Is it advisable to get fall arrest training before actually being employed? (currently still searching for an apprenticeship...) 

I ask because I was attempting to sign up for training online and they required a company name. I suppose maybe I should contact them. 

Would you get fall arrest beforehand if you were searching for an apprenticeship or wait until you find something and let the employer pay for it... haha. 

What else would you recommend? I have standard first aid and CPR, WHIMIS. 

Applied to some wholesalers the other day. What else can I do to help my chances?

Thanks.


----------



## 99cents (Aug 20, 2012)

YoungBud said:


> Is it advisable to get fall arrest training before actually being employed? (currently still searching for an apprenticeship...)
> 
> I ask because I was attempting to sign up for training online and they required a company name. I suppose maybe I should contact them.
> 
> ...


Might depend on where you are. If they offer CSTS in your province you should take it.


----------



## YoungBud (Sep 17, 2013)

99cents said:


> Might depend on where you are. If they offer CSTS in your province you should take it.


Im in Ontario. Is that available here? What is it some sort of all in one training?


----------



## 99cents (Aug 20, 2012)

It's construction safety training. Don't know if Ontario has it.


----------



## Michigan Master (Feb 25, 2013)

Fall arrest training certainly wouldn't hurt, but I wouldn't pay any money for it. Where I'm at, the employer is going to make you take their training anyway.


----------



## Gnome (Dec 25, 2013)

Also fall arrest expires; no sense getting the clock ticking on that before you are working.


----------



## chrisfnl (Sep 13, 2010)

I'd also say online training is often a poor substitute for hands on as far as safety training goes, particular with fall arrest.


----------



## uconduit (Jun 6, 2012)

Online fall arrest training is almost as bad as an online swimming course.


----------



## Techne (Feb 9, 2013)

Any employer worth their salt will require that you complete their preferred fall arrest training. Wait for that. 

I will second that most online safety courses are at best a poor substitute from legitimate, hands-on certifications. At worst, they instill a sense of security without commensurate knowledge, and someone takes a dive/gets hung up/etc. because they had no clue how to properly apply or adjust their gear. 

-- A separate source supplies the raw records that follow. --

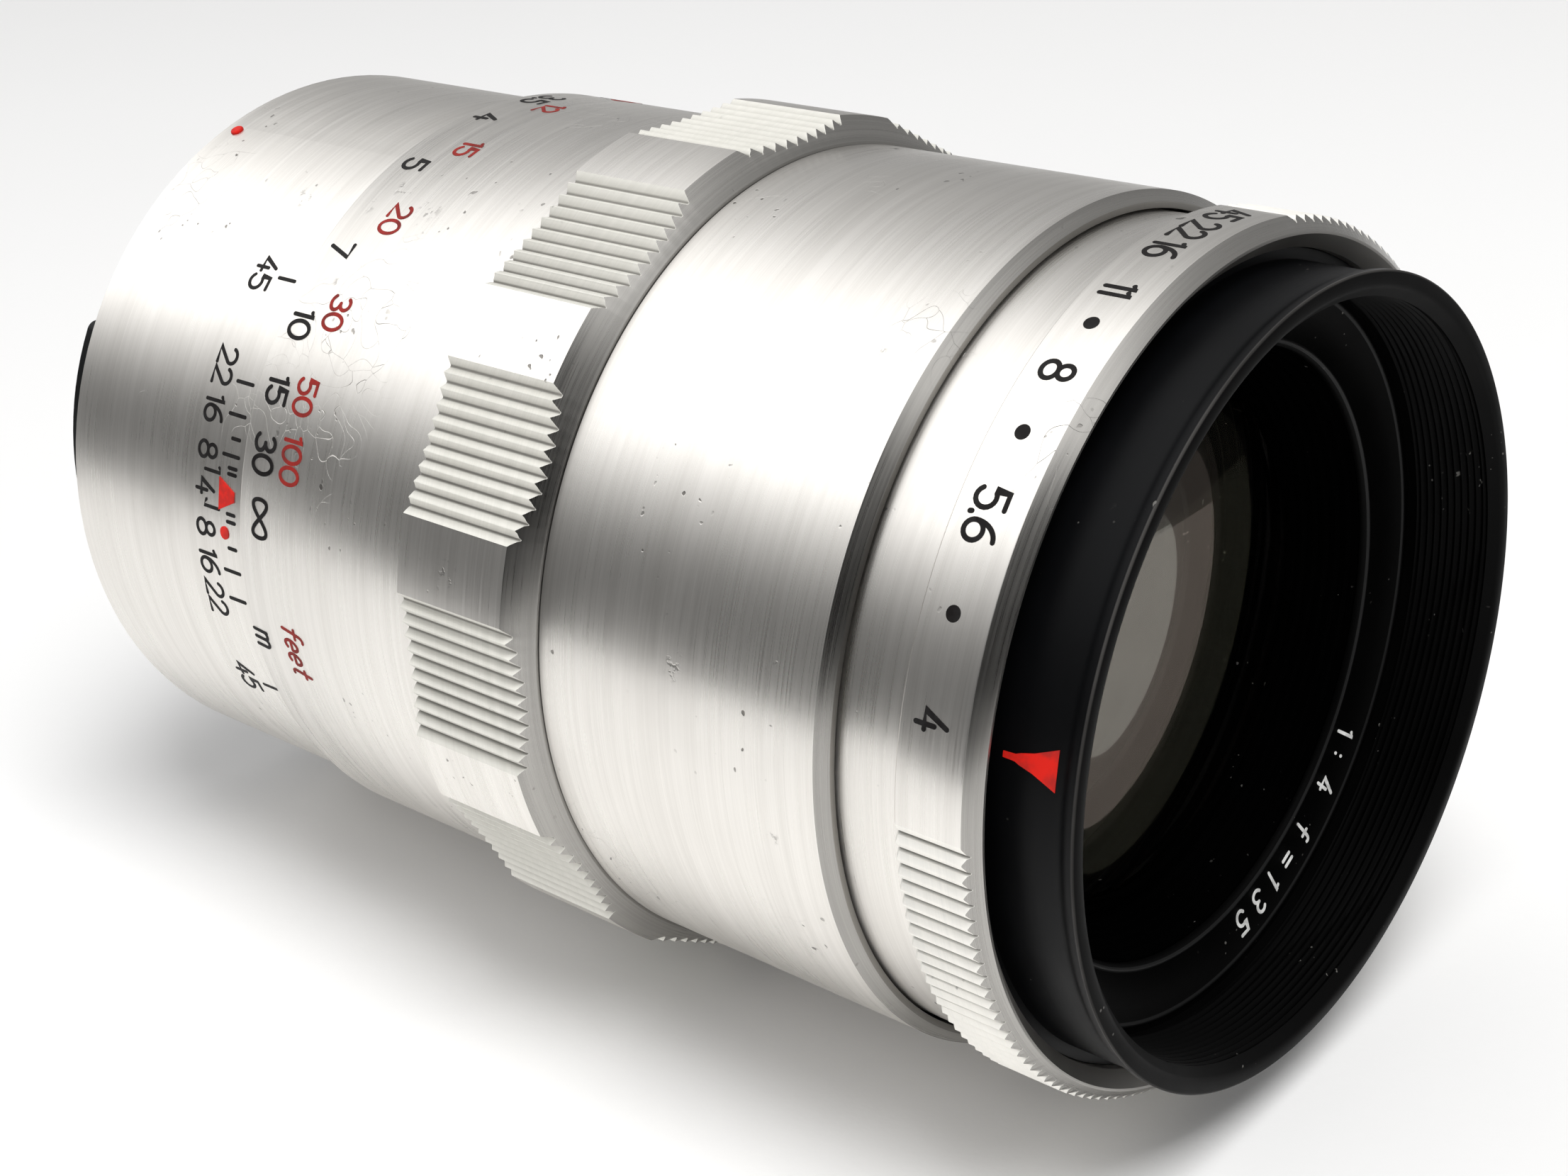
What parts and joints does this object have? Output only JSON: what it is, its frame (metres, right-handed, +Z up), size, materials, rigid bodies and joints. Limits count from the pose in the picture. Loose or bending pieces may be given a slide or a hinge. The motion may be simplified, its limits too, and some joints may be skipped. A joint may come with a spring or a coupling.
{
  "type": "prime camera lens",
  "caption": "Metal telephoto prime lens on its side: helicoid focusing ring with lobed grip, aperture ring with working iris, glass elements, filter thread and bayonet.",
  "frame": {"origin": "centre of the rear mounting flange face, on the optical axis", "axes": "+Y along the optical axis out of the camera side, the front of the lens faces -Y; +Z is up with the lens lying on its side"},
  "size_m": [0.0592, 0.0954, 0.0592],
  "materials": {
    "bright_aluminium": "satin turned",
    "black_metal": "black anodised satin",
    "brass": "machined",
    "steel": "turned",
    "blade_steel": "blued",
    "red_enamel": "glossy",
    "coated_glass": "coated polished"
  },
  "bodies": {
    "rear_body": {"rear_barrel": "bright_aluminium", "mount_ring": "black_metal", "mount_screws": "steel", "alignment_dot": "red_enamel", "guide_key": "steel", "guide_key_screws": "steel"},
    "head": {"main_barrel": "bright_aluminium", "head_tube": "black_metal", "captive_ring": "brass", "light_baffle": "black_metal", "iris_housing": "black_metal", "iris_cover": "black_metal", "front_ring": "black_metal", "name_ring": "black_metal", "front_cell": "black_metal", "front_retainer": "black_metal", "front_element": "coated_glass", "element_spacer": "black_metal", "middle_element": "coated_glass", "rear_cell": "black_metal", "rear_element_front": "coated_glass", "rear_element_back": "coated_glass", "rear_retainer": "black_metal"},
    "focusing": {"focus_ring": "bright_aluminium", "focus_helicoid": "brass", "focus_ring_screws": "steel"},
    "aperture_control": {"aperture_ring": "bright_aluminium", "aperture_link_pin": "steel", "iris_actuator": "brass"},
    "blade_01": {"iris_blade_01": "blade_steel"},
    "blade_02": {"iris_blade_02": "blade_steel"},
    "blade_03": {"iris_blade_03": "blade_steel"},
    "blade_04": {"iris_blade_04": "blade_steel"},
    "blade_05": {"iris_blade_05": "blade_steel"},
    "blade_06": {"iris_blade_06": "blade_steel"},
    "blade_07": {"iris_blade_07": "blade_steel"},
    "blade_08": {"iris_blade_08": "blade_steel"},
    "blade_09": {"iris_blade_09": "blade_steel"},
    "blade_10": {"iris_blade_10": "blade_steel"}
  },
  "joints": [
    {"name": "head_slide", "type": "slide", "parent": "rear_body", "child": "head", "axis": [0, -1, 0], "range_m": [0, 0.015]},
    {"name": "focus_turn", "type": "hinge", "parent": "head", "child": "focusing", "pos_m": [0, -0.045, 0], "axis": [0, -1, 0], "range_deg": [0, 221]},
    {"name": "aperture_turn", "type": "hinge", "parent": "head", "child": "aperture_control", "pos_m": [0, -0.08, 0], "axis": [0, -1, 0], "range_deg": [0, 79.3]},
    {"name": "blade_01_swing", "type": "hinge", "parent": "head", "child": "blade_01", "pos_m": [0, -0.0586, 0.0225], "axis": [0, -1, 0], "range_deg": [0, 33.5]},
    {"name": "blade_02_swing", "type": "hinge", "parent": "head", "child": "blade_02", "pos_m": [0.01323, -0.0588, 0.0182], "axis": [0, -1, 0], "range_deg": [0, 33.5]},
    {"name": "blade_03_swing", "type": "hinge", "parent": "head", "child": "blade_03", "pos_m": [0.0214, -0.059, 0.00695], "axis": [0, -1, 0], "range_deg": [0, 33.5]},
    {"name": "blade_04_swing", "type": "hinge", "parent": "head", "child": "blade_04", "pos_m": [0.0214, -0.0592, -0.00695], "axis": [0, -1, 0], "range_deg": [0, 33.5]},
    {"name": "blade_05_swing", "type": "hinge", "parent": "head", "child": "blade_05", "pos_m": [0.01323, -0.0594, -0.0182], "axis": [0, -1, 0], "range_deg": [0, 33.5]},
    {"name": "blade_06_swing", "type": "hinge", "parent": "head", "child": "blade_06", "pos_m": [0, -0.0596, -0.0225], "axis": [0, -1, 0], "range_deg": [0, 33.5]},
    {"name": "blade_07_swing", "type": "hinge", "parent": "head", "child": "blade_07", "pos_m": [-0.01323, -0.0598, -0.0182], "axis": [0, -1, 0], "range_deg": [0, 33.5]},
    {"name": "blade_08_swing", "type": "hinge", "parent": "head", "child": "blade_08", "pos_m": [-0.0214, -0.06, -0.00695], "axis": [0, -1, 0], "range_deg": [0, 33.5]},
    {"name": "blade_09_swing", "type": "hinge", "parent": "head", "child": "blade_09", "pos_m": [-0.0214, -0.0602, 0.00695], "axis": [0, -1, 0], "range_deg": [0, 33.5]},
    {"name": "blade_10_swing", "type": "hinge", "parent": "head", "child": "blade_10", "pos_m": [-0.01323, -0.0604, 0.0182], "axis": [0, -1, 0], "range_deg": [0, 33.5]}
  ],
  "couplings": [
    {"joint": "head_slide", "follows": "focus_turn", "m_per_rad": 0.0038834},
    {"joint": "blade_01_swing", "follows": "aperture_turn", "ratio": 0.42181},
    {"joint": "blade_02_swing", "follows": "aperture_turn", "ratio": 0.42181},
    {"joint": "blade_03_swing", "follows": "aperture_turn", "ratio": 0.42181},
    {"joint": "blade_04_swing", "follows": "aperture_turn", "ratio": 0.42181},
    {"joint": "blade_05_swing", "follows": "aperture_turn", "ratio": 0.42181},
    {"joint": "blade_06_swing", "follows": "aperture_turn", "ratio": 0.42181},
    {"joint": "blade_07_swing", "follows": "aperture_turn", "ratio": 0.42181},
    {"joint": "blade_08_swing", "follows": "aperture_turn", "ratio": 0.42181},
    {"joint": "blade_09_swing", "follows": "aperture_turn", "ratio": 0.42181},
    {"joint": "blade_10_swing", "follows": "aperture_turn", "ratio": 0.42181}
  ]
}
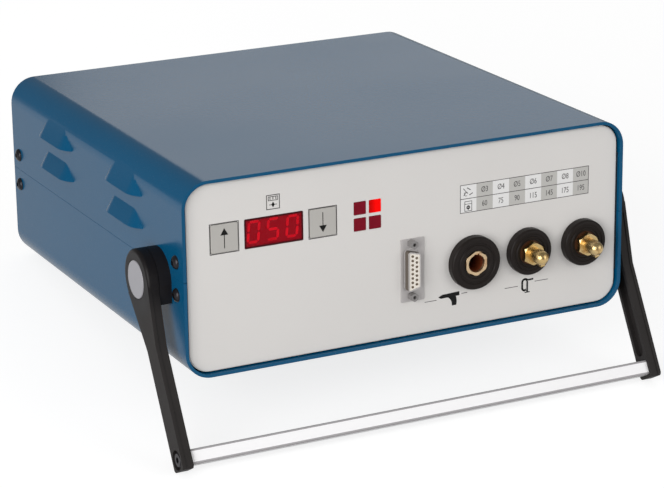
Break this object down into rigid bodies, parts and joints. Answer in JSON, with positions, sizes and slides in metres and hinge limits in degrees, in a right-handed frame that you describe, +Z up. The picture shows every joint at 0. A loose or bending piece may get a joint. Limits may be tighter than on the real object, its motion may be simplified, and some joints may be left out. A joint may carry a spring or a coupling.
{
  "type": "stud welder",
  "caption": "Portable stud welding power unit in a sheet-metal case with keypad, display, gun socket, earth plugs and a swivelling carrying handle that is its stand.",
  "frame": {"origin": "middle of the footprint's bounding box on the surface that the unit stands on, in its leaning stance on the handle and the rear feet", "axes": "+X to the right seen from the front, +Y from the front to the rear, +Z up; the case itself leans back by 8.829 degrees about X"},
  "size_m": [0.3288, 0.3302, 0.1644],
  "materials": {
    "case_paint": "satin",
    "panel_paint": "satin",
    "front_foil": "satin",
    "black_plastic": "satin",
    "gloss_black_plastic": "gloss",
    "key_plastic": "satin",
    "button_plastic": "satin",
    "window_red": "gloss",
    "segment_red": "gloss",
    "lamp_bright": "gloss",
    "lamp_dull": "satin",
    "black_steel": "satin",
    "zinc_steel": "satin",
    "white_aluminium": "satin",
    "plain_aluminium": "satin",
    "bright_brass": "polished",
    "copper": "satin",
    "foot_rubber": "matte",
    "socket_plastic": "satin",
    "board_green": "satin",
    "part_black": "satin",
    "laminate": "satin"
  },
  "bodies": {
    "case": {"lower_shell": "case_paint", "upper_shell": "case_paint", "front_panel": "panel_paint", "front_overlay": "front_foil", "rear_panel": "panel_paint", "side_screws": "black_steel", "foot_pads": "foot_rubber", "foot_screws": "zinc_steel", "display_window": "window_red", "display_module": "gloss_black_plastic", "display_segments": "segment_red", "lamp_lit": "lamp_bright", "lamps_unlit": "lamp_dull", "display_board": "board_green", "key_switches": "gloss_black_plastic", "signal_socket_shell": "zinc_steel", "signal_socket_insert": "socket_plastic", "signal_socket_screws": "zinc_steel", "gun_socket_body": "gloss_black_plastic", "gun_socket_contact": "bright_brass", "earth_plug_body_1": "gloss_black_plastic", "earth_plug_body_2": "gloss_black_plastic", "earth_plug_pin_1": "bright_brass", "earth_plug_pin_2": "bright_brass", "connector_nuts": "black_plastic", "handle_base_left": "black_plastic", "handle_base_right": "black_plastic", "pivot_bolts": "zinc_steel", "pivot_plates": "zinc_steel", "button_spring_left": "zinc_steel", "button_spring_right": "zinc_steel", "fan_frame": "black_plastic", "fan_guard": "black_steel", "fan_screws": "zinc_steel", "mains_inlet": "black_plastic", "mains_inlet_pins": "zinc_steel", "mains_switch_body": "black_plastic", "fuse_holder": "black_plastic", "chassis_plate": "plain_aluminium", "transformer_core": "zinc_steel", "transformer_winding": "copper", "capacitors": "part_black", "capacitor_clamp": "laminate", "busbars": "copper", "power_bars": "copper", "heat_sink": "plain_aluminium", "thyristor_module": "part_black", "control_board": "board_green", "control_board_parts": "part_black"},
    "handle": {"handle_arm_left": "black_plastic", "handle_arm_right": "black_plastic", "handle_bar": "white_aluminium", "handle_bar_screws": "black_steel"},
    "left_release_button": {"release_button_left": "button_plastic"},
    "right_release_button": {"release_button_right": "button_plastic"},
    "up_key": {"key_up": "key_plastic"},
    "down_key": {"key_down": "key_plastic"},
    "switch_rocker": {"mains_switch_rocker": "gloss_black_plastic"},
    "fan_wheel": {"fan_rotor": "black_plastic"},
    "fuse_carrier": {"fuse_cap": "gloss_black_plastic"}
  },
  "joints": [
    {"name": "handle_swing", "type": "hinge", "parent": "case", "child": "handle", "pos_m": [0, -0.08897, 0.09467], "axis": [1, 0, 0], "range_deg": [-198, 83]},
    {"name": "left_release_press", "type": "slide", "parent": "handle", "child": "left_release_button", "axis": [1, 0, 0], "range_m": [0, 0.002], "stiffness_N_per_m": 2000, "springref_m": -0.001, "deforming": ["button_spring_left"]},
    {"name": "right_release_press", "type": "slide", "parent": "handle", "child": "right_release_button", "axis": [-1, 0, 0], "range_m": [0, 0.002], "stiffness_N_per_m": 2000, "springref_m": -0.001, "deforming": ["button_spring_right"]},
    {"name": "up_key_press", "type": "slide", "parent": "case", "child": "up_key", "axis": [0, 0.9882, -0.1535], "range_m": [0, 0.0005], "stiffness_N_per_m": 3000, "springref_m": -0.0003},
    {"name": "down_key_press", "type": "slide", "parent": "case", "child": "down_key", "axis": [0, 0.9882, -0.1535], "range_m": [0, 0.0005], "stiffness_N_per_m": 3000, "springref_m": -0.0003},
    {"name": "mains_switch_rock", "type": "hinge", "parent": "case", "child": "switch_rocker", "pos_m": [-0.057, 0.14916, 0.04453], "axis": [1, 0, 0], "range_deg": [-20, 0]},
    {"name": "fan_spin", "type": "hinge", "parent": "case", "child": "fan_wheel", "pos_m": [0.085, 0.13809, 0.06446], "axis": [0, 0.9882, -0.1535], "continuous": true},
    {"name": "fuse_cap_turn", "type": "hinge", "parent": "case", "child": "fuse_carrier", "pos_m": [-0.025, 0.15015, 0.04437], "axis": [0, 0.9882, -0.1535], "range_deg": [0, 90]}
  ]
}
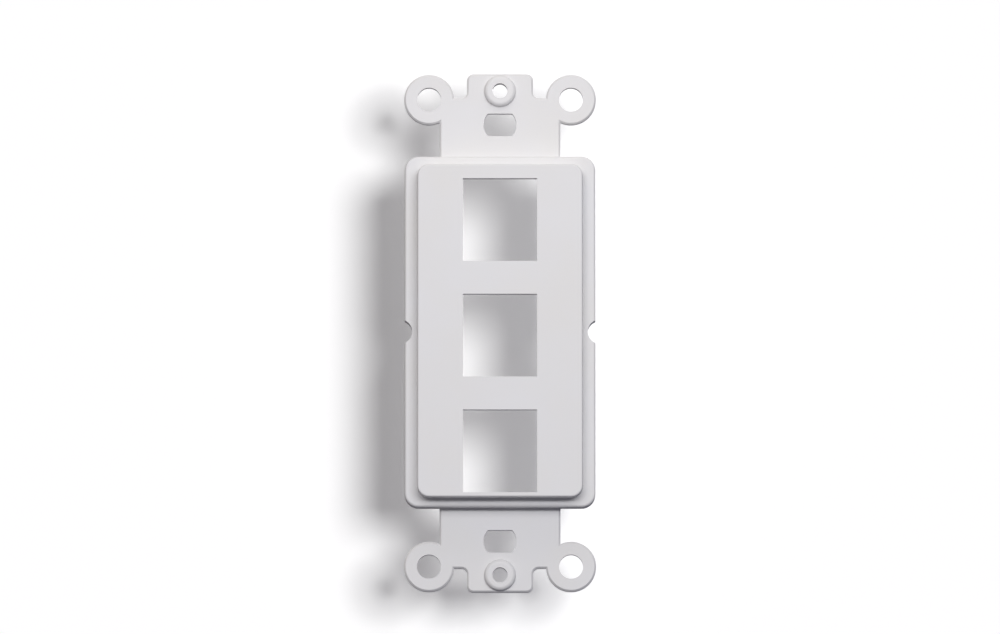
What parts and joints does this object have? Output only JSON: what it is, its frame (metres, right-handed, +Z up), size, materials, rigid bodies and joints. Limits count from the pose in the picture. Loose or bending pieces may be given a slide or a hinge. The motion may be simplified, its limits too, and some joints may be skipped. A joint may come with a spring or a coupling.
{
  "type": "wall plate insert",
  "caption": "One-piece moulded wall plate insert: a flat screw strap with plaster ears and a raised block with a column of keystone jack ports.",
  "frame": {"origin": "centre of the cover screw pattern on the plane where the strap seats on the wall", "axes": "+Z up along the strap, +X to the right as seen from the front, the front faces -Y"},
  "size_m": [0.0382, 0.01, 0.1036],
  "materials": {
    "body": "satin moulded"
  },
  "bodies": {
    "root": {"insert_body": "body"}
  },
  "joints": []
}
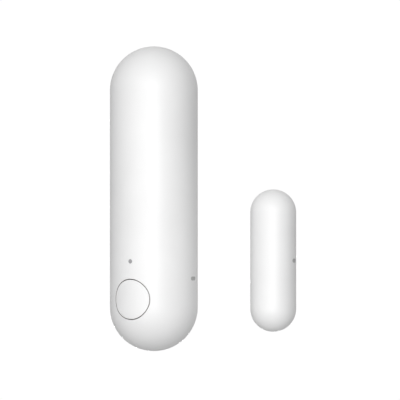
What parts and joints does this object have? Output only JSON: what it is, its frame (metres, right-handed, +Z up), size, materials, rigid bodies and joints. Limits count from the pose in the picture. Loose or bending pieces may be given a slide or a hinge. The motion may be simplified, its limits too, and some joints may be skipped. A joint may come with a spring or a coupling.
{
  "type": "door contact sensor",
  "caption": "Wireless door contact sensor with a round-ended white shell, a flush push button and status light, and a smaller matching magnet that it senses.",
  "frame": {"origin": "centre of the outer face of the sensor's adhesive pad, on the wall plane", "axes": "+Y from the front towards the wall, +Z up along the sensor's length, +X to the right seen from the front, towards the magnet"},
  "size_m": [0.0617, 0.0232, 0.095],
  "materials": {
    "shell": "satin",
    "button": "satin",
    "light_pipe": "satin",
    "rear_cover": "satin",
    "adhesive_pad": "matte",
    "foam": "matte",
    "carrier": "matte",
    "screw": "satin",
    "board": "satin",
    "module_board": "satin",
    "dark_plastic": "matte",
    "switch_cover": "satin",
    "plated": "satin",
    "led": "gloss",
    "capacitor": "satin",
    "resistor": "satin",
    "antenna": "satin",
    "reed_glass": "gloss",
    "reed_metal": "satin",
    "cell_can": "satin",
    "cell_sleeve": "gloss",
    "cell_roll": "matte",
    "bar_magnet": "satin"
  },
  "bodies": {
    "wall_plate": {"rear_cover": "rear_cover", "sensor_adhesive_pad": "adhesive_pad", "cell_foam_pad": "foam"},
    "sensor_body": {"front_shell": "shell", "light_pipe": "light_pipe", "battery_carrier": "carrier", "chassis_screws": "screw", "circuit_board": "board", "tact_switch_base": "dark_plastic", "tact_switch_cover": "switch_cover", "tact_switch_dome": "plated", "tact_switch_terminals": "plated", "status_led": "led", "microcontroller": "dark_plastic", "chip_capacitors": "capacitor", "chip_resistors": "resistor", "voltage_regulator": "dark_plastic", "radio_module_board": "module_board", "radio_shield": "plated", "transceiver_chip": "dark_plastic", "crystal": "plated", "antenna": "antenna", "reed_glass": "reed_glass", "reed_fixed_lead": "reed_metal", "reed_moving_lead": "reed_metal", "positive_contact": "plated", "negative_contact": "plated", "negative_spring": "plated"},
    "battery": {"cell_can": "cell_can", "cell_sleeve": "cell_sleeve", "cell_gasket": "dark_plastic", "cell_positive_cap": "plated", "cell_electrode_roll": "cell_roll"},
    "button": {"button_cap": "button"},
    "plunger": {"tact_switch_plunger": "dark_plastic"},
    "reed_blade": {"reed_moving_blade": "reed_metal"},
    "magnet": {"magnet_shell": "shell", "magnet_rear_cover": "rear_cover", "bar_magnet": "bar_magnet", "magnet_adhesive_pad": "adhesive_pad"}
  },
  "joints": [
    {"name": "body_release", "type": "slide", "parent": "wall_plate", "child": "sensor_body", "axis": [0, -1, 0], "range_m": [0, 0.045]},
    {"name": "battery_out", "type": "slide", "parent": "sensor_body", "child": "battery", "axis": [0, 1, 0], "range_m": [0, 0.0225], "deforming": ["negative_spring"]},
    {"name": "button_press", "type": "slide", "parent": "sensor_body", "child": "button", "axis": [0, 1, 0], "range_m": [0, 0.0003], "stiffness_N_per_m": 5000},
    {"name": "plunger_press", "type": "slide", "parent": "sensor_body", "child": "plunger", "axis": [0, 1, 0], "range_m": [0, 0.0003], "deforming": ["tact_switch_dome"]},
    {"name": "reed_flex", "type": "hinge", "parent": "sensor_body", "child": "reed_blade", "pos_m": [0.008, -0.012, -0.02095], "axis": [-1, 0, 0], "range_deg": [0, 0.35], "stiffness_Nm_per_rad": 0.0008},
    {"name": "magnet_slide", "type": "slide", "parent": "wall_plate", "child": "magnet", "axis": [1, 0, 0], "range_m": [-0.014, 0.06]}
  ],
  "couplings": [
    {"joint": "battery_out", "follows": "body_release", "ratio": 0.5},
    {"joint": "plunger_press", "follows": "button_press", "ratio": 1}
  ]
}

If I only hadda nickel for every poor-fitting harness and wrong length yo-yo I seen on "certified" guys and gals.


----------



## RIVETER (Sep 26, 2009)

YoungBud said:


> Is it advisable to get fall arrest training before actually being employed? (currently still searching for an apprenticeship...)
> 
> I ask because I was attempting to sign up for training online and they required a company name. I suppose maybe I should contact them.
> 
> ...


Safety information is good to have even if you do not currently have a job but most employers are required to get you that training. Just make sure that they have a recovery plan IF you fall with a harness. You have only got about 15 minutes to live hanging from one of them.


----------